İç Anadolu'dan hali vakti yerinde olan Kürt vatandaşların dağa giden evlatları bulunduğuna dikkat çekerek bunun çok yakıcı bir şey olduğunu kaydetti.

Cihan TV Network'te yayınlanan Anadolu'da Sabah programında Başkent konuğu olan Prof. Dr. Erol Göka, bölgede yaptığı ziyaretlerde yaşadıklarını anlattı. Kimlik meselesiyle ilgili çok uğraştığını belirten Göka, kimliklerin insanların giysisi, cildi, ulusal derisi olduğunu vurguladı. Göka, şöyle devam etti: "Bir propaganda vardır: 'Güneydoğu, sosyo-ekonomik bir problemdir. İşsizlik bitse, feodal yapı kırılsa, toprak reformu olsa Kürt sorunu falan kalmaz' diye. Buna, benim de inanan bir yanımda varmış. Bunun tamamen hayal olduğunu, uydurma olduğunu; kimlik meselesinin bizim sandığımızdan çok daha önemli olduğunu gördüm. Çok yakıcı bir şey. İç Anadolu'dan Kürt vatandaşlarımızın dağa giden evlatları var. Bu Kürt vatandaşlarının hali vakti yerinde. Çoğu da iyi fakültelerde okuyor. Bunu ben bilmiyordum, çok münferit sanıyordum. Genç insan için kimliğin çok önemli olduğunu biliyorduk ama etnik kimliğin bu kadar örseleyici olabildiğini, etnik kimliği için bütün geleceğinden vazgeçebileceğini sahada gördüm. Bunu tekrar oturup düşünmem lazım. Bunu batılı akademisyenlerin de bildiğini sanmıyorum."

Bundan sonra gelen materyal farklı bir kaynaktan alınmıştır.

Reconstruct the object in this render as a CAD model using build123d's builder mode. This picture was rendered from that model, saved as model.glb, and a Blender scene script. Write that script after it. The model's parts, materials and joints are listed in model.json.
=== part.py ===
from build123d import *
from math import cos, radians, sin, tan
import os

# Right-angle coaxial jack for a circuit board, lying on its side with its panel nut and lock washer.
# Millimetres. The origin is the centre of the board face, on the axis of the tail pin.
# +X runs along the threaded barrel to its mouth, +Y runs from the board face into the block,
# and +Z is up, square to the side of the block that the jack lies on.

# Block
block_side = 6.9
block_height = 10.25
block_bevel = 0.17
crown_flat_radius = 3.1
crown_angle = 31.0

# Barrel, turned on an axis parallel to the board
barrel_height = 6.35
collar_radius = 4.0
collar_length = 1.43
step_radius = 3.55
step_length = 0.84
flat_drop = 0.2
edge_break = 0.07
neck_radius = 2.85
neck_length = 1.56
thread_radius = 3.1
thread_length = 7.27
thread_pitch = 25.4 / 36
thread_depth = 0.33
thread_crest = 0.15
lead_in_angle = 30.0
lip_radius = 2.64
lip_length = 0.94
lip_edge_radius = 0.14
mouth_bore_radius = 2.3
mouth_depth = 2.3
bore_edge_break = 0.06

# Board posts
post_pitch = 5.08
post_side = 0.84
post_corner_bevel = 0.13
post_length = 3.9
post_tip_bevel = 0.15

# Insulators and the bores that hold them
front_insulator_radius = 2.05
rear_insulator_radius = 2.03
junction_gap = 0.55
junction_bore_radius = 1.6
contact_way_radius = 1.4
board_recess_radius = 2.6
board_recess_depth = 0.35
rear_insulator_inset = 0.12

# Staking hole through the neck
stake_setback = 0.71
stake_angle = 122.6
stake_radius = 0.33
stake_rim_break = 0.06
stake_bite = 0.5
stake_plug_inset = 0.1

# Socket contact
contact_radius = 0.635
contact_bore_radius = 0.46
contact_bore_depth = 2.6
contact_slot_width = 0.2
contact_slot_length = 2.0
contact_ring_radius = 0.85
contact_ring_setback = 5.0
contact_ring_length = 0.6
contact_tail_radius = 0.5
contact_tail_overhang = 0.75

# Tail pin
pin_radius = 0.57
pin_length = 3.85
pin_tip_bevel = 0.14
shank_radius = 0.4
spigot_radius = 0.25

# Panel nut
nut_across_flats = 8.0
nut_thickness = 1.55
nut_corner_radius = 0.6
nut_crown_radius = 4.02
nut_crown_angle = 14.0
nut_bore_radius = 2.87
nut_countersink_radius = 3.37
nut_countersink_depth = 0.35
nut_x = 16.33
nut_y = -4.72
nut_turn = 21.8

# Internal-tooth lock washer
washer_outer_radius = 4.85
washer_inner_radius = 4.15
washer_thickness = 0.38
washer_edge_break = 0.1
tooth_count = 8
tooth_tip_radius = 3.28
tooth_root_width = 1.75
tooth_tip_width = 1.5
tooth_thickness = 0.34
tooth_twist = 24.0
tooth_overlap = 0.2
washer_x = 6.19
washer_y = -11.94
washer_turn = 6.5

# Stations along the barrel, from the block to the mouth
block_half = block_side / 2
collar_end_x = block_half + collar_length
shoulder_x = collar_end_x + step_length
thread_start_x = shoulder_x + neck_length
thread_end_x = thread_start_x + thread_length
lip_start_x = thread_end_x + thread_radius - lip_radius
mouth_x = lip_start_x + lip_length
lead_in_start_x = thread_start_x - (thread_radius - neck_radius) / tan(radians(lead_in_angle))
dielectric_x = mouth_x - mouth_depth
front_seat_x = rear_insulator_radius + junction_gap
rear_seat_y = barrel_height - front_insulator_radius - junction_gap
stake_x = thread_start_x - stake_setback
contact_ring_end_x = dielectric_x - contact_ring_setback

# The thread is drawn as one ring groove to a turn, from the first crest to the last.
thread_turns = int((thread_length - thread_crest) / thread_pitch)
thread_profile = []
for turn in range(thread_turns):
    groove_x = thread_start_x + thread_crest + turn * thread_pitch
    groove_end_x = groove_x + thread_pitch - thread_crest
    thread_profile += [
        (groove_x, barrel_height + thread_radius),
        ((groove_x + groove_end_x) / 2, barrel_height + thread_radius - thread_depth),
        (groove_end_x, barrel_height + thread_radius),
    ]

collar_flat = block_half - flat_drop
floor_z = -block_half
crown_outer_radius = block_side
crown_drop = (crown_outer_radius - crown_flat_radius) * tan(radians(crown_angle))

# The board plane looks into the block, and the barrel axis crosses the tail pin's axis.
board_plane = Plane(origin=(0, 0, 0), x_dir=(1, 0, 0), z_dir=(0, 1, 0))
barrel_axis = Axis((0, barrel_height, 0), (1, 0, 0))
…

"AKİL İNSANLAR, TOPLUMU ÇİMDİKLEYEREK VAROLAN BARIŞ DUYGUSUNU UYANDIRIYOR"
Akademideki literatür nedeniyle demokrasiyle milliyetçiliğin yan yana gelebileceğini düşünmediğini dile getiren Göka, "Farkettim ki demokratik milliyetçilik diye bir şey olsaydı, insanların milliyetçiliğini kendi farklılıklarını yaşasın, etnik kimliklere saygı gösterelim topyekün Türkiye'den burada yaşamakla ilgili siyasi akım olsaydı şimdi çok daha rahat olurdu. Bunu niye dile getirmedim diye çok hayıflandım. Milliyetçilik, memlekette sulh, sukun adına yapılanlara karşı çıkmak olmamalıydı. Demokratik milliyetçilik gibi ara kavramlara ihtiyaç var." dedi.

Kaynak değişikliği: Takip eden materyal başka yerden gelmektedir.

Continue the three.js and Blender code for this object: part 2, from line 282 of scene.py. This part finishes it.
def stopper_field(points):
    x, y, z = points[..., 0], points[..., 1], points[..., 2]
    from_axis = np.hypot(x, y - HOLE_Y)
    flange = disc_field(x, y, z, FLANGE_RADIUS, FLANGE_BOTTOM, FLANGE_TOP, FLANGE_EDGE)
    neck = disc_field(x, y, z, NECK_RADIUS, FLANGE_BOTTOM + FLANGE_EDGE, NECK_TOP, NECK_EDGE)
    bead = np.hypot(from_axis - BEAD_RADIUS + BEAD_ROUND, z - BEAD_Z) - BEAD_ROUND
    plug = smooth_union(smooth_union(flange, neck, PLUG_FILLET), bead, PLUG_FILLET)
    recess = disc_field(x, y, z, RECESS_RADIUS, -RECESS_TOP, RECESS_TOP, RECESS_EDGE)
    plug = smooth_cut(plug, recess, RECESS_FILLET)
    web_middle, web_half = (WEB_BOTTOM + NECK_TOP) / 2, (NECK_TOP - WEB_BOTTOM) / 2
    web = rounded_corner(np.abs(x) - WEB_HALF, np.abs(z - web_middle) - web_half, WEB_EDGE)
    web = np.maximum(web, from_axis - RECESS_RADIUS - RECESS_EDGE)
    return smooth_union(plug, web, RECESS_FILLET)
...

Akil İnsanlar'ın toplumu çimdikleyerek varolan barış duygusunu uyandırdığını anlatan Göka, barış ve çözüm istendiğini belirterek milletin temsil yetkisi verdiği hükümetin böyle bir girişimde bulunduğunu ve bunun sağlanacağını vurguladı. Göka, "Akil heyetin bir şehre gelmesi, 'ey insanlar, siz çözüm açısından içinizde sulh sukun duygusu açısından nerdesiniz? Bunu biraz daha yukarı kaldırın. Komşun olan Kürt vatandaşa biraz daha sıcak bak. Biraz daha onunla sarıl'; bunu hatırlatmak. Türkiye Cumhuriyeti, böyle bir yolu ilk defa deniyor. Bu aynı zamanda demokrasimizin geldiği olgunluk düzeyidir. Bu ülkede bütün siyaset, ekonomik ve sosyal hayat, devlet ve lider merkezli olarak gidiyor. Milletimiz sessiz ve sakin. Ama bunun olumsuzluğu organizasyona yansımıyor. Milletin içindeki sükun arzusu, Türklerle Kürtler buluşmalıydı. Kimlikler etrafında öbekleşmisiz. Milletin birbirinden haberi yok. Mütedeyyin sadece mütedeyyinlerle farklı mezhepten olan sadece kendileriyle bir araya gelmeye başlamış. Kürt Kürtle biraya gelmeye başlamış. Asıl tehlike buydu. Birilerinin araya girip müdahale etmesi gerekiyordu. Bunu sivil toplum yapamadı. Hükümet yapmak zorunda kaldı. Başka sorunların çözümünde Aksaray'da bir vatandaşımız önerdi. Niye başörtüsü için akiller heyeti toplanmıyor. Bakakaldım. İşte budur istediğimiz." şeklinde konuştu.